How shall I do that ?

Wireshark would allow You to see the traffic. The hard part is to know what to look for. I have zero experience with Mikrotik/Routerboard - just bought one, and still waiting to get it. But I have experience with network.

I would try something like this:

  1. Try to isolate the router/AP hit by the problem. AP would be better, since it probably will serve a smaller number of clients. Try to look at the CPU load, network traffic and/or rate of discarded packets. With 3k ms ping, someone, somewhere, is seriously overloaded.
  2. Now You can star looking into the clients connected to the problematic router/AP. You could just run a sniffer, and parse trough that mess. With luck the problem will stand out.
  3. But things are never easy. If step 2) didn’t solve your problem, due to sheer amount of traffic to parse, try to make it smaller. There are two very separated times: when it works, and when it don’t. You could create a list of connected clients to this very router/AP. Do it when it works, and when it doesn’t. Something like a script that writes to a txt file.

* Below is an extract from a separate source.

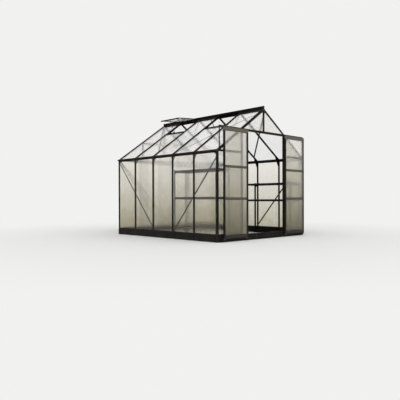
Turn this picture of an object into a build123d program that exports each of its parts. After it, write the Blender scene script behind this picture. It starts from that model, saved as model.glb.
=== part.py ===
from build123d import *

import math
import os

# Overall size, in millimetres
BAY = 621                # spacing of the bars along the side walls
BAYS = 5                 # bays in the length
WIDTH = 2662             # from side glazing to side glazing
BASE_HEIGHT = 120        # ground to the top of the base frame
EAVE_HEIGHT = 1552       # base top to the line where wall and roof glazing meet
RIDGE_HEIGHT = 2461      # base top to the line where the roof slopes meet
HEAD_DROP = 27           # bar over the doorway, below the rake's line at the door post
DOOR_POST = 657          # middle of the gable to the middle of each door post

# Glazing sheets and the slots that hold them
SHEET = 6                # thickness of the twin-wall sheets
SHEET_PLAY = 0.5         # room each side of a sheet in its slot
EDGE_PLAY = 2            # room between a sheet's edge and the bottom of its slot

# Glazing bars
WALL = 3                 # thickness of flanges and lips
CAP_WIDTH = 30           # width of the flanges that hold the sheets
WEB = 6                  # web between two sheets
STEM = 3                 # web behind the flanges
DEPTH = 27.5             # glazing plane to the inner face of every bar
CHANNEL_WIDTH = 16       # bolt channel on the inner edge
CHANNEL_DEPTH = 8.5
CHANNEL_WALL = 2
CHANNEL_MOUTH = 7
CORE = 8                 # glazing plane to the slot bottom in posts and rakes
CREST_RISE = 9           # hollow crest that stiffens a cap
CREST_FOOT = 22
CREST_TOP = 13
CREST_WALL = 2
CREST_SHORT = 10         # a roof bar's crest ends this far short of its tail
EDGE_ROUND = 2           # rounding of outside corners that hands touch

# Base, sills and eaves
BASE_PROUD = 10          # base face outside the glazing plane
BASE_WALL = 3
BASE_FOLD = 4            # outside radius of its folds
FLANGE_BEYOND = 2.5      # its flanges reach this far inside the bars
LIP = 22                 # height of the sill's lips above its plate
EAVE_DROP = 18           # eave line down to the underside of the eave bar's floor
EAVE_LIP = 20            # lips that hold the wall sheets, below that floor
EAVE_SEAT_UP = 36        # sloping seat, measured up the roof from the eave line
EAVE_SEAT_DOWN = 6
GUTTER_OUT = 33          # outer face of the gutter
GUTTER_RIM = 10          # gutter rim above the eave line
RIM_BEAD = 2.5           # radius of the bead along the rim
DRIP = 14                # roof sheets and caps run this far past the eave line

# Ridge
RIDGE_START = 8          # roof sheets start this far down the slope
RIDGE_WING = 32          # upper wings end
RIDGE_SEAT = 36          # lower seats end
RIDGE_UPSTAND = 60       # top of the ridge above the apex line
RIDGE_CROWN = 14         # half width of the crown
CROWN_RISE = 4           # arch of the crown
CROWN_LIP = 6            # lips that hang from its edges
KEEL_BELOW = 5           # bolt channel's underside below the rakes' lowest corner
HINGE_OUT = 14           # hinge groove from the middle of the ridge
HINGE_RISE = 24          # hinge groove above the apex line
HINGE_PIN = 4            # radius of the rolled edge in the groove
HINGE_PLAY = 0.3
HINGE_WALL = 2.7

# Roof vents, both on the left slope
VENT_BAYS = (1, 3)       # bay numbers from the front
VENT_TILT = {1: 13.0, 3: 3.8}    # flap angle below level, in degrees
VENT_LENGTH = 600
VENT_SIDE_PLAY = 5
VENT_RAIL = 22
VENT_DEPTH = 16
VENT_GROOVE = 10         # depth of the sheet's groove
VENT_SILL = 545          # sill bar's middle, down the slope from the apex line
SILL_UPSTAND = 18        # top of the sill's upstand, outside the roof's glazing plane
SILL_FOOT = 16
STAY_WIDTH = 16
STAY_THICK = 3
STAY_LUG = 12

# Sliding doors
LEAF_LAP = 21            # a leaf is this much wider than half the doorway, to the post's middle
LEAF_CLEAR = 6.5         # between the track and the back of a leaf
LEAF_DEPTH = 24
LEAF_UNDER_HEAD = 1      # top of the leaf below the middle of the head bar
LEAF_BOTTOM = -58        # from the base top
STILE = 38
TOP_RAIL = 68
BOTTOM_RAIL = 60
MID_RAIL = 38
MID_RAIL_HEIGHTS = (674, 1265)
TOP_RAIL_PROUD = 2
FRAME_WALL = 2
LEAF_GROOVE = 16         # depth of the glazing groove in stiles and rails
LEAF_PAST_TRACK = 3      # a leaf that is fully open passes the track's end by this
LEFT_LEAF_SHORT = 83     # the left leaf stands this short of fully open
TRACK_SHORT = 29         # end of the track inside the side glazing plane
TRACK_OVER = 21          # top of the track above the middle of the head bar
CREST_OFF_TRACK = 3      # the middle upright's crest starts this far above the track
TRACK_UNDER = 23
TRACK_DEPTH = 25
TRACK_LIP = 6            # lips along the front of its floor and of its hood
TRACK_BEAD = 13.5        # back of the track to the middle of the bead that the wheels run on
BEAD_HEIGHT = 5
BEAD_WIDTH = 2
WHEEL = 12
WHEEL_GROOVE = 3
GROOVE_FLARE = 3         # mouth of the groove, as a multiple of its bottom
WHEEL_WIDTH = 10
WHEEL_INSET = 70         # wheel from the leaf's edge
RUN_PLAY = 0.3
AXLE = 3
NUT = 6                  # radius over the corners of its nut
STRUT_WIDTH = 20
STRUT_DEPTH = 10
GUIDE_BOTTOM = 30        # guide rail's ledge above the ground
GUIDE_HEIGHT = 40
GUIDE_SHORT = 2          # the guide rail's ledge ends this far behind the front of a leaf
GUIDE_LIP_HEIGHT = 12
GUIDE_PLAY = 5           # between shoe and rail, up and down
SHOE_LENGTH = 45
SHOE_SLOT = 7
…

Pseudocode, in a UNIX world:
To get connected users when it works:
echo $MAC_addresses >> raw_list_good → IPs? Client IDs? Whatever floats your boat, and is easier to search for. Just remember: we will pass it trough a script later. It is important to NOT contain date, time, process numbers…

To get connected users when it doesn’t work:
echo $MAC_addresses >> raw_list_bad

Now, get only one match of each client, and put in order:
sort -u raw_list_good > final_list_good
sort -u raw_list_bad > final_list_bad

And find out who is on the bad list that isn’t on the good:
comm -2 -3 final_list_bad final_list_good

The short output (we hope it is short) should point a handfull of MACs to look into.
Now, this all assuming we ARE speaking about a problematic client.

Now You can run a sniffer, but using these IPs/MACs as a filter. That should keep to volume low.

Can I buy your time to help me with this debug, as its over my knowledge and I just need to find the culprit.

I can try to help You. As I said, my knowledge of Mikrotik and Routerboard is zero. There’s the network part.

Did You find the problematic router/AP?

How are you distributing to your customers. Do you have one central router. then a managed switch or wireless ap’s. if you have a managed switch look for a port with with errors.

Please message me your email or SKYPE or whatsapp ID.

Yes, one NAS router and then switch and then customers.

Is the switch managed switch or unmanaged. If it is managed log in and check the interfaces try locate which customer is causing the issue. Also if it is managed you may be able to use spanning tree or advanced detection to prevent loop backs and port errors from bring down your network

Already enabled Broadcast storm and Loop detection in each of the managed switches.

Did You find the switch port with errors?

Has loop detection and broadcast storm protection made any difference. Did you locate a port with an issue. You can also look at which customers are offline during the night and online during the day. see which ports they connect to and isolate them. adding one by one till issue re-appears

A. Are these devices on client side configured with bridges ?
B. Do these bridges have assigned unique MAC addresses ?
C. Do these bridgges have RSTP configured ?
D. Do they have priorities configured ? Which one is the root ?
E. Are there more clients connected during bussiness ours than since 7pm till 8am ?
F. How often bridges reconfigure your LAN ?
F. Are you sure that there is no switch working only during bussiness hours which is switched off after 7pm ? This switch could be badly wired and making loop which brings your lan to its knees.
G. Maybe someone has PC connected to LAN with two interfaces and makes loop ?

The G point actually seems to be problem. My team said, today they visited 3 clients and all 3 clients router cable was in LAN instead of WAN.
Now Im afraid, there might be many out of the the 1800 clients, who might have done the same. How would I find out ?

The G point actually seems to be problem. My team said, today they visited 3 clients and all 3 clients router cable was in LAN instead of WAN.

Now Im afraid, there might be many out of the the 1800 clients, who might have done the same. How would I find out ?

Well, You can be (almost) sure they will have DHCP servers running. Do a DHCP broadcast and see who responds. Remember to firewall the MAC of the machine used to do the test - otherwise your own DHCP server will answer.

Is the router at the client yours? If so, insert firewall rules to block unwanted traffic on the LAN ports and WAN ports. This way a wrong connected router will not route, and the client will contact support for help.

  1. Yes, 99.99% wireless routers have DHCP enabled, so yes, anyone who inserts cable to wrong port, they will be the culprit.
    How to do DHCP broadcast and see who responds ?
  2. The cheap routers dont have firewall rules features.